International benchmarking is rapid and inexpensive compared with procedures that rely entirely on the assembly of quantitative information. The use of qualitative judgments also has merit. In the words of one panel chair, the panels were able to get "80% of the value in 20% of the time" for a far lower cost.
5.2 Some Weaknesses of Benchmarking
In retrospect, the experiments revealed several methodologic weaknesses that can be addressed in future benchmarking activities. For example, non-US members should be included in the oversight group that selects the panels. The same features that make a virtual-congress
approach effective also expose such weaknesses as the potential for a bias that depends on the citizenship of the panelists who gather data for analysis.
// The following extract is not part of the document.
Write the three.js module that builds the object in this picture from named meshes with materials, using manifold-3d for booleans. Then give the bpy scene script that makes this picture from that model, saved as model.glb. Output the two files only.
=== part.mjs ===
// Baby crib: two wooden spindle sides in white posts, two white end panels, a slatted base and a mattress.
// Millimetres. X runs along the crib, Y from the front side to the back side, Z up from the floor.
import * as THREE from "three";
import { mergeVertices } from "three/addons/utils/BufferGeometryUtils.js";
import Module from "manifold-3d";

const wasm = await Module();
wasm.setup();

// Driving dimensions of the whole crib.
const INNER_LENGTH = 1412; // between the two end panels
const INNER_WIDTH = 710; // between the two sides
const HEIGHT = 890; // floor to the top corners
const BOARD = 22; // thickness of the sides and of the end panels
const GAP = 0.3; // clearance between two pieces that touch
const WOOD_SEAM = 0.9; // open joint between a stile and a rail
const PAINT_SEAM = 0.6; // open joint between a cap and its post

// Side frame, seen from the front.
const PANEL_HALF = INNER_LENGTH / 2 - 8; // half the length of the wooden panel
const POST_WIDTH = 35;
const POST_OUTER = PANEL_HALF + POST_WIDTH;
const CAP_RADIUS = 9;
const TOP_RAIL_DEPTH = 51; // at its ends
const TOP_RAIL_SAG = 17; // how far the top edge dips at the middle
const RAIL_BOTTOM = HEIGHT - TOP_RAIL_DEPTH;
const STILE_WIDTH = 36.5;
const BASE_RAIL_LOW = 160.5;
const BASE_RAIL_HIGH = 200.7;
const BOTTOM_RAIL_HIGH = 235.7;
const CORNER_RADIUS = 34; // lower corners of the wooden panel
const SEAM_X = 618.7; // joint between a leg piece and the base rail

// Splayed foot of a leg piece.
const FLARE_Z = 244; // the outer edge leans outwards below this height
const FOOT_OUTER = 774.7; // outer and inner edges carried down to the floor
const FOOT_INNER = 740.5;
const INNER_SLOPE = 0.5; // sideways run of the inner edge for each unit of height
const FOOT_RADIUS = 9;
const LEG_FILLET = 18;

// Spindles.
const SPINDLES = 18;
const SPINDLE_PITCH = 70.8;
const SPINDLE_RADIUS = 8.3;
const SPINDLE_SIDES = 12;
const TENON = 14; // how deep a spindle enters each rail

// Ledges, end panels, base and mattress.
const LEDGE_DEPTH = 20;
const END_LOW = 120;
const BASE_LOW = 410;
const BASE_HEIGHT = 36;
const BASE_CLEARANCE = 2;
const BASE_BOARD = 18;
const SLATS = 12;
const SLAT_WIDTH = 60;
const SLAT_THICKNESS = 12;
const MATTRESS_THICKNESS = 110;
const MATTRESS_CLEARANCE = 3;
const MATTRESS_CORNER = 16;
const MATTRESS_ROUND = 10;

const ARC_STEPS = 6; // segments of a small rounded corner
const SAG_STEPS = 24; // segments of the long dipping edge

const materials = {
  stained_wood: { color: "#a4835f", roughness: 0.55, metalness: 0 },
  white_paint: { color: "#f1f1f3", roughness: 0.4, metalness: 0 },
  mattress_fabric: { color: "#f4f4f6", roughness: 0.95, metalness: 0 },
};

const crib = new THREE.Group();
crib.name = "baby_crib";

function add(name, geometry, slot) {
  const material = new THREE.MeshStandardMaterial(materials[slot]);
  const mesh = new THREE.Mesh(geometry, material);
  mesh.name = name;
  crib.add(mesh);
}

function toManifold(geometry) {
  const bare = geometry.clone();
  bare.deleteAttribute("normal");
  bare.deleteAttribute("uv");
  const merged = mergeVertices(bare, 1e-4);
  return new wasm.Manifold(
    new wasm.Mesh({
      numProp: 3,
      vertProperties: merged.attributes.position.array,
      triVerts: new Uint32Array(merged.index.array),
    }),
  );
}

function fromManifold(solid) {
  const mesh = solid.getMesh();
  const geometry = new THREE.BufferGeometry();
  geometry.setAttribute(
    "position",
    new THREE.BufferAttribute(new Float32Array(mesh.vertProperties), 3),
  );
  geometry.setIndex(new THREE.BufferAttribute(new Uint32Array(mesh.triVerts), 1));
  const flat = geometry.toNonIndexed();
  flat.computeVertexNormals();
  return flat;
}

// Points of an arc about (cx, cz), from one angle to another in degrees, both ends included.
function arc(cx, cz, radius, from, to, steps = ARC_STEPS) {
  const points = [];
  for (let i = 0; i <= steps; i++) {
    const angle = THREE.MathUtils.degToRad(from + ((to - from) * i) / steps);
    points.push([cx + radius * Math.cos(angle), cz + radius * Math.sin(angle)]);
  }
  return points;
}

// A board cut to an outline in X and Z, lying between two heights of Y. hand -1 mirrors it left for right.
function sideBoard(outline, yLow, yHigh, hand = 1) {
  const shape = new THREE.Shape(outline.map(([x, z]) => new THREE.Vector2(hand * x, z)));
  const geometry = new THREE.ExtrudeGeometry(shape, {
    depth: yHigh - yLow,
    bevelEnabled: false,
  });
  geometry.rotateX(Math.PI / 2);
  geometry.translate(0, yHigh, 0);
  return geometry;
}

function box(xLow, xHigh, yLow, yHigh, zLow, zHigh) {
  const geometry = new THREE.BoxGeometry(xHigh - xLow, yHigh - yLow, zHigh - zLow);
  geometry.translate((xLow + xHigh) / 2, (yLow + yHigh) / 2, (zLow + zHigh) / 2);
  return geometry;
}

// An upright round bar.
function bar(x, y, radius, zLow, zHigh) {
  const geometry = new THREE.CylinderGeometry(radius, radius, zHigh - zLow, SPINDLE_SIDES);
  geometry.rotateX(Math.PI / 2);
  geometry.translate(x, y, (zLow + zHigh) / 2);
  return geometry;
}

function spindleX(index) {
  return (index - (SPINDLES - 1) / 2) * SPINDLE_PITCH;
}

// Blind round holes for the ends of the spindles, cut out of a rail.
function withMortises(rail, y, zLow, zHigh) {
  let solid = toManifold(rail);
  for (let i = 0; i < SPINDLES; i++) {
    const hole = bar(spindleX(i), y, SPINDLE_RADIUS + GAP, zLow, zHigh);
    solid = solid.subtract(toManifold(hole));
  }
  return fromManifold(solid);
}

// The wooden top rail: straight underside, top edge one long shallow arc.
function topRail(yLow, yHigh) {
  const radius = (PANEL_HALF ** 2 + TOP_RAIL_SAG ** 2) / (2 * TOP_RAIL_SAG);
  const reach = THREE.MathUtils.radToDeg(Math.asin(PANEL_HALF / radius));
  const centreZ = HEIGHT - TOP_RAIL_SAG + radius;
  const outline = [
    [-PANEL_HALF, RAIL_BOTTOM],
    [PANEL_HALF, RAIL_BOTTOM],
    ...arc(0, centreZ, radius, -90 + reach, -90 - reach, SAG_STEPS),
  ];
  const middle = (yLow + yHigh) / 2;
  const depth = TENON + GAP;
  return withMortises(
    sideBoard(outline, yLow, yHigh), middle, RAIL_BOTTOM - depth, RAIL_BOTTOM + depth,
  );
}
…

This increase the importance of including substantial proportions of non-US participants in all panels.
Multidisciplinary fields like materials science and engineering and immunology pose special challenges. For example, the immunology panel had to extract data from collaborative and international research; had to compare large enterprises with multiple smaller ones; and had to extract information on the specific field of immunology from related research fields in large, aggregate databases.
5.3 Other Observations about Benchmarking
The method by which the most important fields and subfields are identified is critical. For example, immunology is not considered a "discipline" in the traditional sense and does not have departmental status in most universities. The selection of subfields is a somewhat subjective process that might differ between one benchmarking exercise. Rather than being a drawback, however, such differences will reflect the continual shifting of the borders of modern fields. A field should be considered by the array of related domains between which investigators can move without leaving the realm of their expertise.
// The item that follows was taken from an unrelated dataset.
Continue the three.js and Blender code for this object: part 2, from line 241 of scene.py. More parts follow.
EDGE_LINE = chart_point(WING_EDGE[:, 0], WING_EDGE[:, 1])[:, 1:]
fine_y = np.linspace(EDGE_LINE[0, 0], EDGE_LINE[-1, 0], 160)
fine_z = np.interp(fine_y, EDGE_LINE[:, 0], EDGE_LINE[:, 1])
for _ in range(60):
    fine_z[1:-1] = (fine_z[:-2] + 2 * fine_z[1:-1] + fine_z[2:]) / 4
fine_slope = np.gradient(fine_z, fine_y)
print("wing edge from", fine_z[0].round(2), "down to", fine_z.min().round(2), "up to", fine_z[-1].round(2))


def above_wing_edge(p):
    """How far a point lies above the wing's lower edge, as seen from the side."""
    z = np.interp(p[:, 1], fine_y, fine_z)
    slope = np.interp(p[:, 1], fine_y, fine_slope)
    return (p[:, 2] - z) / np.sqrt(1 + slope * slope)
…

It is likely that benchmarking could be effective on a 3- or 5-year cycle because large fields of research change relatively slowly. Annual benchmarking probably would not be sensitive enough to reveal changes.
Our series of experiments has revealed that no benchmarking technique is sufficient by itself and that the utility of particular techniques varies by field. Therefore, each panel should use a variety of comparable qualitative and quantitative methods to afford cross-verification of results. The methods should be kept as independent as possible.
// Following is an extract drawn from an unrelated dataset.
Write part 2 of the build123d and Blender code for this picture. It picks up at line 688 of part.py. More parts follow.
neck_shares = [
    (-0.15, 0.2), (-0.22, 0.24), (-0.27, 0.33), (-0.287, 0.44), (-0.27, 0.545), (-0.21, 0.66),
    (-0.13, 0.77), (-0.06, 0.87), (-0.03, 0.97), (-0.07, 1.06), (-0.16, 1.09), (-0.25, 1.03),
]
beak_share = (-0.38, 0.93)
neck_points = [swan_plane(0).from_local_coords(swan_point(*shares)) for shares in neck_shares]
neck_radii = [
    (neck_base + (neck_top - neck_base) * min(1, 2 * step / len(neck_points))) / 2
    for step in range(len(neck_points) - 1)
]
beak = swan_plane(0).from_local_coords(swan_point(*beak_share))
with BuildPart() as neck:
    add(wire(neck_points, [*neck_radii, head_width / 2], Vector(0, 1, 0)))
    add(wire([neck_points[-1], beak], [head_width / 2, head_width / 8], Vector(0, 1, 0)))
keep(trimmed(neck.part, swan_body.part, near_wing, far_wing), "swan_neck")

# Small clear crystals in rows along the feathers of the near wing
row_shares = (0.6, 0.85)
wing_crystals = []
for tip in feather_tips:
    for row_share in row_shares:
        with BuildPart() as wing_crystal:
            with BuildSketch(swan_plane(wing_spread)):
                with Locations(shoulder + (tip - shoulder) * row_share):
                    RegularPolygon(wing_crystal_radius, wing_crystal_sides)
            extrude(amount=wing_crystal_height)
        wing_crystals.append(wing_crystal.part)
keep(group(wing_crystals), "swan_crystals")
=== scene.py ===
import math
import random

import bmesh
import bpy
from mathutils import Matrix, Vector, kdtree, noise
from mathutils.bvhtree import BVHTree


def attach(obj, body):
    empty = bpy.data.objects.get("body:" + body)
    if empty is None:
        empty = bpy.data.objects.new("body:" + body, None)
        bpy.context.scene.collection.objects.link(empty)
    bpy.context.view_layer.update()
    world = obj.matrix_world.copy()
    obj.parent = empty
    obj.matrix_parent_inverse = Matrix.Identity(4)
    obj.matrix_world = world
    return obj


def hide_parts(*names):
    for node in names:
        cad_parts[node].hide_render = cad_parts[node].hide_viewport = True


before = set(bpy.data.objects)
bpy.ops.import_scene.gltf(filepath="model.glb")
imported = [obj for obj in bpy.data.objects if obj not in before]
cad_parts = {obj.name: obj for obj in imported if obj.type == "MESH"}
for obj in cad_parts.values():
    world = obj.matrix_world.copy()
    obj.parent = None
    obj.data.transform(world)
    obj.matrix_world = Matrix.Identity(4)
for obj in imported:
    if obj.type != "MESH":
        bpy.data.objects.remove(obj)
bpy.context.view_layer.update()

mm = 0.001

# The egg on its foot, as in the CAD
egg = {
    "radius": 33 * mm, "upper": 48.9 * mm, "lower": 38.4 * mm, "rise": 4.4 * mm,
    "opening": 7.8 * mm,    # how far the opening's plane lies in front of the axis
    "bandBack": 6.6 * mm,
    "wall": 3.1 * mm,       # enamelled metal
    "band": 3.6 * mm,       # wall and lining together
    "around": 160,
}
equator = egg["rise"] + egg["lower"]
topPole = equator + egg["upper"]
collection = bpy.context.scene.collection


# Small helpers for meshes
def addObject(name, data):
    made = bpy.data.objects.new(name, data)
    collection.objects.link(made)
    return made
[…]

Because the accuracy of benchmarking depends heavily on panel members' personal knowledge of fields, panel members were more closely involved with the writing of the report than is frequently the case with committee-written reports.
Use of indicators that provide information on degree of uncertainty and reliability might enhance the presentation of the panel assessments of leadership status.
The extensive use of benchmarking would be enhanced by reliable, up-to-date information. The US field-specific data that are collected do not provide sufficient or timely information; non-US data are even more problematic.
A finding that the United States is the world leader in a research field might lead some to conclude that additional resources for that field are not warranted. This might or might not be the case. For example,
the mathematics report indicates that the United States is the world leader in mathematics. If the mathematics community requests additional resources, some policymakers might question the request on the grounds that the United States is already the world leader in that field. That concern has been expressed in connection with the life sciences. However, as the mathematics panel indicated in its report, the United States could drop from being ''the world leader" in mathematics research unless additional investments were made in some key subfields and unless more US students chose to enter the field. Thus, an assessment that the United States is the leader in a field does not necessarily imply that no additional resources are needed for the field.